_Stated exercise_:
Locate the line containing "speaker's whole depth." in the material below; repeat it and every line after it, exactly as written.

-- Recorded information start --

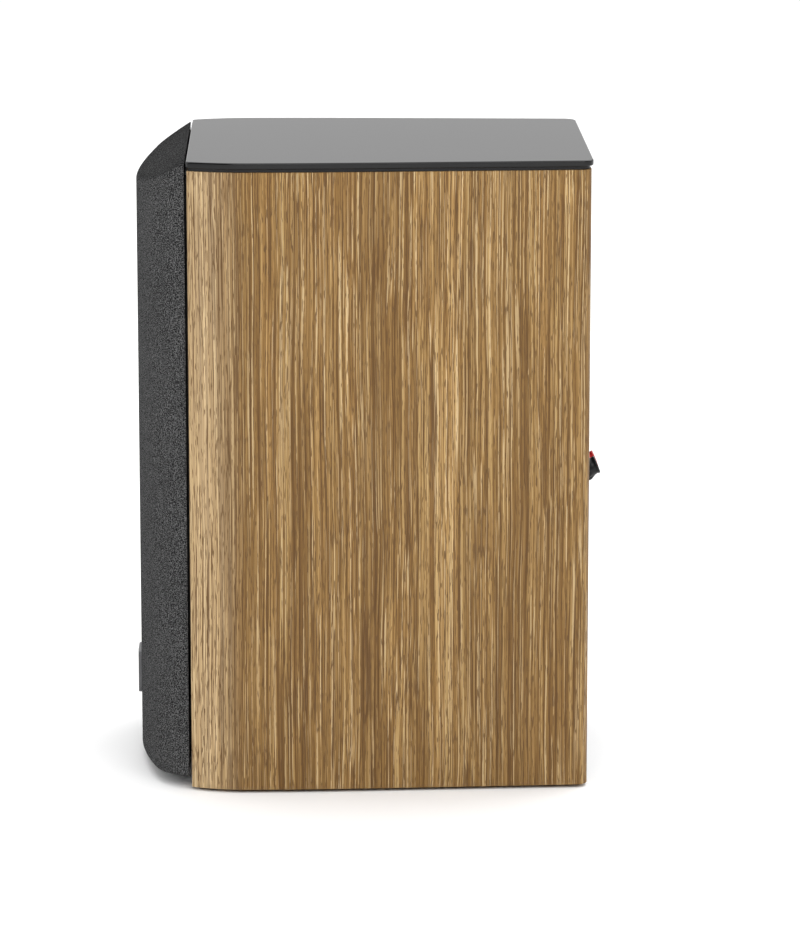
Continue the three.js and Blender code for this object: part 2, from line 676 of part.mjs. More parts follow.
function addBassPort() {
  const seat = REAR_FACE + GLUE_GAP;
  const outer = [
    [PORT_TUBE_RADIUS, PORT_FRONT], [PORT_TUBE_RADIUS, REAR_FACE - 14], [PORT_COLLAR_RADIUS, REAR_FACE - 7],
    [PORT_COLLAR_RADIUS, seat], [PORT_FLANGE_RADIUS, seat], [PORT_FLANGE_RADIUS, FITTING_FACE],
  ];
  const flare = [];
  for (let i = 0; i <= 5; i += 1) {
    const angle = (i * QUARTER_TURN) / 5;
    const radius = PORT_BORE_RADIUS + PORT_FLARE_RADIUS * (1 - Math.sin(angle));
    flare.push([radius, FITTING_FACE - PORT_FLARE_RADIUS * (1 - Math.cos(angle))]);
  }
  const profile = [...outer, ...flare, [PORT_BORE_RADIUS, PORT_FRONT]];
  place('bass_port', turned(profile), 'blackPlastic', groupAt(0, 0, PORT_Z));
}

// The direction that the binding posts point in, seen from the side as [y, z].
const POST_AXIS = [Math.cos(POST_TILT), Math.sin(POST_TILT)];

// The point on the line between the posts, a distance in front of the knobs' end faces.
function onPostAxis(back) {
  return [KNOB_END.y - back * POST_AXIS[0], KNOB_END.z - back * POST_AXIS[1]];
}

const FLOOR_DISTANCE = KNOB_LENGTH + WASHER_THICKNESS + COLLAR_HEIGHT + 3 * LOOSE_GAP;

// The cup's cavity in side view. Its floor is square to the posts and its roof runs along them.
function cupCavity(wall, mouth) {
  const [floorY, floorZ] = onPostAxis(FLOOR_DISTANCE + wall);
  const along = (distance) => [floorY - distance * POST_AXIS[1], floorZ + distance * POST_AXIS[0]];
  const [topY, topZ] = along(CUP_FLOOR_ABOVE_POSTS + wall);
  const roof = topZ + ((mouth - topY) * POST_AXIS[1]) / POST_AXIS[0];
  const front = REAR_FACE - wall;
  const bottom = floorZ - (front - floorY) * (POST_AXIS[0] / POST_AXIS[1]);
  const low = bottom - wall / 2;
  return polygon([[front, bottom], [topY, topZ], [mouth, roof], [mouth, low], [front, low]]);
}

function addTerminalCup() {
  const rear = REAR_FACE + GLUE_GAP;
  const { halfWidth, bottom, top } = CUP_FLANGE;
  const outline = roundedRectangle(-halfWidth, bottom, halfWidth, top, CUP_FLANGE_CORNER);
  const flange = facing(outline, rear, FITTING_FACE);
  const body = across(cupCavity(CUP_WALL, rear + 0.5), CUP_CAVITY_HALF_WIDTH + CUP_WALL);
  const cavity = across(cupCavity(0, FITTING_FACE + 1), CUP_CAVITY_HALF_WIDTH);
  const [floorY, floorZ] = onPostAxis(FLOOR_DISTANCE);
  const holes = [-1, 1].map((side) => {
    const hole = disc(STUD_RADIUS + LOOSE_GAP, -20, 20, SMALL_ROUND_STEPS);
    return hole.rotateX(POST_TILT).translate((side * POST_SPACING) / 2, floorY, floorZ);
  });
  holes.push(...cupScrewPlaces().map((spot) => screwHole(spot, REAR_FACE - 5, CABINET_DEPTH)));
  place('terminal_cup', cut(join(flange, body), cavity, ...holes), 'blackPlastic');
}

function cupScrewPlaces() {
  const { halfWidth, bottom, top } = CUP_FLANGE;
  const x = halfWidth - 4.5;
  return [[-x, bottom + 4.5], [x, bottom + 4.5], [-x, top - 4.5], [x, top - 4.5]];
}

function addCupScrews() {
  cupScrewPlaces().forEach(([x, z], index) => {
    const screw = screwGeometry(SCREW_LENGTH).rotateZ(Math.PI).translate(x, FITTING_FACE, z);
    place(`terminal_screw_${index + 1}`, screw, 'steel');
  });
}

// A waisted knob: a wide grip at its base, drawn in to a neck just below its end.
function knobGeometry() {
  const outside = [
    [KNOB_BASE_RADIUS, 0], [KNOB_BASE_RADIUS, 10.6], [7.4, 12], [6.3, 13.6], [5.6, 15],
    [KNOB_RADIUS - 0.3, 16.2], [KNOB_RADIUS, 17], [KNOB_RADIUS, 17.4], [KNOB_RADIUS - 0.6, KNOB_LENGTH],
  ];
  return turned([...outside, [KNOB_BORE_RADIUS, KNOB_LENGTH], [KNOB_BORE_RADIUS, 0]], 18);
}

function studGeometry() {
  const collarFront = -WASHER_THICKNESS - COLLAR_HEIGHT - LOOSE_GAP;
  const collarBack = -WASHER_THICKNESS - 2 * LOOSE_GAP;
  const tail = collarFront - LOOSE_GAP - STUD_TAIL;
  const end = KNOB_LENGTH - 3;
  const profile = [
    [0, tail], [STUD_RADIUS, tail], [STUD_RADIUS, collarFront], [COLLAR_RADIUS, collarFront],
    [COLLAR_RADIUS, collarBack], [STUD_RADIUS, collarBack], [STUD_RADIUS, end], [0, end],
  ];
  return turned(profile, SMALL_ROUND_STEPS);
}

function washerGeometry() {
  const front = -WASHER_THICKNESS - LOOSE_GAP;
  return ring(KNOB_BORE_RADIUS, WASHER_RADIUS, front, -LOOSE_GAP, SMALL_ROUND_STEPS);
}

function addBindingPosts() {
  const [y, z] = onPostAxis(KNOB_LENGTH);
  for (const [colour, side] of [['red', -1], ['black', 1]]) {
    const post = groupAt((side * POST_SPACING) / 2, y, z);
    post.rotation.x = POST_TILT;
    place(`terminal_stud_${colour}`, studGeometry(), 'brass', post);
    place(`washer_${colour}`, washerGeometry(), 'brass', post);
    const plastic = colour === 'red' ? 'redPlastic' : 'blackPlastic';
    place(`knob_${colour}`, knobGeometry(), plastic, post);
  }
}

// ---------------------------------------------------------------------------------------------------------
// Inside the cabinet
// ---------------------------------------------------------------------------------------------------------

const BOARD = { halfWidth: 52, bottom: 32, top: 132, front: INSIDE_BACK - 8, thickness: 1.6 };

function addCrossover() {
  const { halfWidth, bottom, top, front, thickness } = BOARD;
  const back = front + thickness;
  const sheet = block([-halfWidth, halfWidth], [front, back], [bottom, top]);
  const standoffs = [];
  for (const x of [-halfWidth + 6, halfWidth - 6]) {
    for (const z of [bottom + 6, top - 6]) {
      standoffs.push(disc(3.5, back - 1, INSIDE_BACK - GLUE_GAP, TINY_ROUND_STEPS).translate(x, 0, z));
    }
  }
  place('crossover_board', join(sheet, ...standoffs), 'board');

  const face = front - GLUE_GAP;
  const bassCoil = ring(9, 22, face - 18, face, 20).translate(-24, 0, 62);
  place('bass_inductor', bassCoil, 'copper');
  const trebleCoil = ring(6, 14, face - 12, face, 16).translate(24, 0, 112);
  place('treble_inductor', trebleCoil, 'copper');
  addCapacitor('capacitor_large', 11, 42, [24, face - 11, 76]);
  addCapacitor('capacitor_small', 7, 28, [-24, face - 7, 112]);
}

function addCapacitor(name, radius, length, [x, y, z]) {
  const can = disc(radius, -length / 2, length / 2, SMALL_ROUND_STEPS);
  place(name, can.rotateZ(QUARTER_TURN).translate(x, y, z), 'capacitor');
}

function addDampingPad() {
  const top = CABINET_HEIGHT - WALL - 1;
  const plan = roundedRectangle(-78, 60, 78, 200, 12);
  place('damping_pad', standing(plan, top - 24, top), 'wadding');
}

// Each lead stops just short of what it is soldered to.
function addLeads() {
  const boardFace = BOARD.front - LOOSE_GAP;
  const [studY, studZ] = onPostAxis(FLOOR_DISTANCE + 14);
  const input = [
    [0, studY - 1, studZ - 4], [0, studY - 6, studZ - 10], [0, boardFace - 12, 150],
    [0, boardFace - 8, 138], [0, boardFace - 1.8, 126],
  ];
  place('input_lead', lead(input, 1.5, 12), 'rubber');
  const bass = [
    [-44, boardFace - 1.8, 92], [-58, boardFace - 22, 100], [-76, 160, 112], [-78, 110, 120],
    [-66, 66, 122], [-55, 50, WOOFER_Z],
  ];
  place('woofer_lead', lead(bass, 1.5, 20), 'rubber');
  const treble = [
    [44, boardFace - 1.8, 96], [56, boardFace - 24, 130], [54, 176, 200], [52, 150, 234],
    [48, 110, 258], [30, 70, 276], [12, 46, TWEETER_Z],
  ];
  place('tweeter_lead', lead(treble, 1.5, 24), 'rubber');
}

// ---------------------------------------------------------------------------------------------------------
// Grille
// ---------------------------------------------------------------------------------------------------------

const BOW_END = Math.asin(GRILLE_BOW_HALF_WIDTH / GRILLE_BOW_RADIUS);
const BOW_CENTRE_Y = GRILLE_FRONT + GRILLE_BOW_RADIUS;
const CORNER = grilleCorner();

// The arc that carries the bow on from its end, without a kink, to the grille's back edge.
function grilleCorner() {
  const startY = BOW_CENTRE_Y - GRILLE_BOW_RADIUS * Math.cos(BOW_END);
  const outward = GRILLE_HALF_WIDTH - GRILLE_BOW_HALF_WIDTH;
  const back = GRILLE_BACK - startY;
  const reach = 2 * (back * Math.cos(BOW_END) - outward * Math.sin(BOW_END));
  const radius = (outward * outward + back * back) / reach;
  const x = GRILLE_BOW_HALF_WIDTH - radius * Math.sin(BOW_END);
  return { radius, x, y: startY + radius * Math.cos(BOW_END) };
}

// The grille's plan, a distance inside its outer face, with its back edge at y = back.
function grillePlan(inset, back = GRILLE_BACK) {
  const radius = CORNER.radius - inset;
  const end = Math.asin((GRILLE_BACK - CORNER.y) / radius);
  const joint = QUARTER_TURN - BOW_END;
  const plan = new THREE.Shape();
  plan.moveTo(-(CORNER.x + radius * Math.cos(end)), back);
  plan.absarc(-CORNER.x, CORNER.y, radius, Math.PI - end, Math.PI + joint);
  plan.absarc(0, BOW_CENTRE_Y, GRILLE_BOW_RADIUS - inset, Math.PI + joint, 2 * Math.PI - joint);
  plan.absarc(CORNER.x, CORNER.y, radius, -joint, end);
  plan.lineTo(CORNER.x + radius * Math.cos(end), back);
  return plan;
}

function grilleTopAt(y) {
  return GRILLE_TOP_AT_BACK - GRILLE_TOP_SLOPE * (GRILLE_BACK - y);
}

// The grille's outer solid, a distance inside its surface, reaching back to y = back.
function grilleBody(inset, back = GRILLE_BACK) {
  const column = standing(grillePlan(inset, back), GRILLE_BOTTOM + inset, CABINET_HEIGHT + 40);
  const drop = inset * Math.hypot(1, GRILLE_TOP_SLOPE);
  const [front, rear] = [-60, 20];
  const keep = polygon([
    [front, 0], [rear, 0], [rear, grilleTopAt(rear) - drop], [front, grilleTopAt(front) - drop],
  ]);
  return common(column, across(keep, GRILLE_HALF_WIDTH + 10));
}

// Two openings with a bar between them, and a tab that backs the badge in the lower one.
function grilleWindows() {
  const sides = 66;
  const bar = { bottom: 204, top: 216 };
  const upper = facing(roundedRectangle(-sides, bar.top, sides, 352, 12), -60, -4);
  const lower = facing(roundedRectangle(-sides, 24, sides, bar.bottom, 12), -60, -4);
  const tab = block([-BADGE.halfWidth - 3, BADGE.halfWidth + 3], [-70, 0], [0, BADGE.top + 3]);
  return [upper, cut(lower, tab)];
}

function grilleFrameGeometry() {
  const skin = CLOTH_THICKNESS + LOOSE_GAP;
  const hollow = grilleBody(skin + GRILLE_WALL, GRILLE_BACK + 5);
  const shell = cut(grilleBody(skin), hollow, ...grilleWindows());
  const outer = grilleBody(skin + 1);
  const pegs = PEG_PLACES.flatMap(([x, z]) => {
    const boss = disc(PEG_BOSS_RADIUS, -40, GRILLE_BACK, SMALL_ROUND_STEPS).translate(x, 0, z);
    const pin = disc(PEG_RADIUS, GRILLE_BACK - 1, PEG_LENGTH, SMALL_ROUND_STEPS).translate(x, 0, z);
    return [common(boss, outer), pin];
  });
  return join(shell, ...pegs);
}

function badgeGeometry() {
  const { halfWidth, bottom, top, thickness, corner } = BADGE;
  const plate = facing(roundedRectangle(-halfWidth, bottom, halfWidth, top, corner), -60, 0);
  const inner = GRILLE_BOW_RADIUS + LOOSE_GAP;
  const spread = (2 * halfWidth) / GRILLE_BOW_RADIUS;
  const start = -QUARTER_TURN - spread;
  const end = -QUARTER_TURN + spread;
  const band = new THREE.Shape();
  band.absarc(0, BOW_CENTRE_Y, inner + thickness, start, end);
  band.absarc(0, BOW_CENTRE_Y, inner, end, start, true);
  return common(plate, standing(band, bottom - 1, top + 1));
}

function addGrille() {
  const inside = grilleBody(CLOTH_THICKNESS, GRILLE_BACK + 5);
  place('grille_cloth', cut(grilleBody(0), inside), 'cloth');
  place('grille_frame', grilleFrameGeometry(), 'blackPlastic');
  place('badge_plate', badgeGeometry(), 'badge');
}

// ---------------------------------------------------------------------------------------------------------
// The whole speaker
// ---------------------------------------------------------------------------------------------------------

addCabinetPanels();
addBaffle();
addRearPanel();
addTopPlates();
addFeet();
addFascia();
addGrilleSockets();
addWoofer();
addTweeter();
addBassPort();
addTerminalCup();
addCupScrews();
addBindingPosts();
addCrossover();
addDampingPad();
addLeads();
addGrille();

// The origin is on the shelf, under the middle of the speaker's whole depth.
const speaker = new THREE.Group();
speaker.add(cabinet);
cabinet.updateMatrixWorld(true);
const extent = new THREE.Box3().setFromObject(cabinet, true);
cabinet.position.set(0, -(extent.min.y + extent.max.y) / 2, FOOT_HEIGHT);

export default speaker;
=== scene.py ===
"""A bookshelf speaker's looks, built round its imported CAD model.

Lengths are metres in the model's own frame: +Z up, the front faces -Y. Profiles and outlines are worked out
in millimetres from the cabinet's front face and underside, as the model's drawings are, and then converted.
"""
import math

import bmesh
import bpy
from mathutils import Matrix, Vector
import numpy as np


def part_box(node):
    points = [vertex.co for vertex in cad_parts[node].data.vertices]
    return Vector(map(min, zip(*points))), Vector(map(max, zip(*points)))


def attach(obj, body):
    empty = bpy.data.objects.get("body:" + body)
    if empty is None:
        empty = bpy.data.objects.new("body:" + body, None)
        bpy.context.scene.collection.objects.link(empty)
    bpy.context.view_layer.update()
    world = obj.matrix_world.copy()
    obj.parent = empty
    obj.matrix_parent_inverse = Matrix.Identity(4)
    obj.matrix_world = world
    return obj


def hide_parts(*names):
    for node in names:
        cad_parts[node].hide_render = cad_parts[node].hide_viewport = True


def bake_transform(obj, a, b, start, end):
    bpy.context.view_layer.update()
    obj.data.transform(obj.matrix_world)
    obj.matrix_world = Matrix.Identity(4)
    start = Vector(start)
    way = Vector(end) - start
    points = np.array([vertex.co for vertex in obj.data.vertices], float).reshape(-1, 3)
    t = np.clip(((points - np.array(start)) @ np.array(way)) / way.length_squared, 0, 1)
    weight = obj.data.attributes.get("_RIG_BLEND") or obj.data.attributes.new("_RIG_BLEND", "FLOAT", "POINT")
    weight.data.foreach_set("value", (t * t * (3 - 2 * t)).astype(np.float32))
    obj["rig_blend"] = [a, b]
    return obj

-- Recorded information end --

_Complete response_:
// The origin is on the shelf, under the middle of the speaker's whole depth.
const speaker = new THREE.Group();
speaker.add(cabinet);
cabinet.updateMatrixWorld(true);
const extent = new THREE.Box3().setFromObject(cabinet, true);
cabinet.position.set(0, -(extent.min.y + extent.max.y) / 2, FOOT_HEIGHT);

export default speaker;
=== scene.py ===
"""A bookshelf speaker's looks, built round its imported CAD model.

Lengths are metres in the model's own frame: +Z up, the front faces -Y. Profiles and outlines are worked out
in millimetres from the cabinet's front face and underside, as the model's drawings are, and then converted.
"""
import math

import bmesh
import bpy
from mathutils import Matrix, Vector
import numpy as np


def part_box(node):
    points = [vertex.co for vertex in cad_parts[node].data.vertices]
    return Vector(map(min, zip(*points))), Vector(map(max, zip(*points)))


def attach(obj, body):
    empty = bpy.data.objects.get("body:" + body)
    if empty is None:
        empty = bpy.data.objects.new("body:" + body, None)
        bpy.context.scene.collection.objects.link(empty)
    bpy.context.view_layer.update()
    world = obj.matrix_world.copy()
    obj.parent = empty
    obj.matrix_parent_inverse = Matrix.Identity(4)
    obj.matrix_world = world
    return obj


def hide_parts(*names):
    for node in names:
        cad_parts[node].hide_render = cad_parts[node].hide_viewport = True


def bake_transform(obj, a, b, start, end):
    bpy.context.view_layer.update()
    obj.data.transform(obj.matrix_world)
    obj.matrix_world = Matrix.Identity(4)
    start = Vector(start)
    way = Vector(end) - start
    points = np.array([vertex.co for vertex in obj.data.vertices], float).reshape(-1, 3)
    t = np.clip(((points - np.array(start)) @ np.array(way)) / way.length_squared, 0, 1)
    weight = obj.data.attributes.get("_RIG_BLEND") or obj.data.attributes.new("_RIG_BLEND", "FLOAT", "POINT")
    weight.data.foreach_set("value", (t * t * (3 - 2 * t)).astype(np.float32))
    obj["rig_blend"] = [a, b]
    return obj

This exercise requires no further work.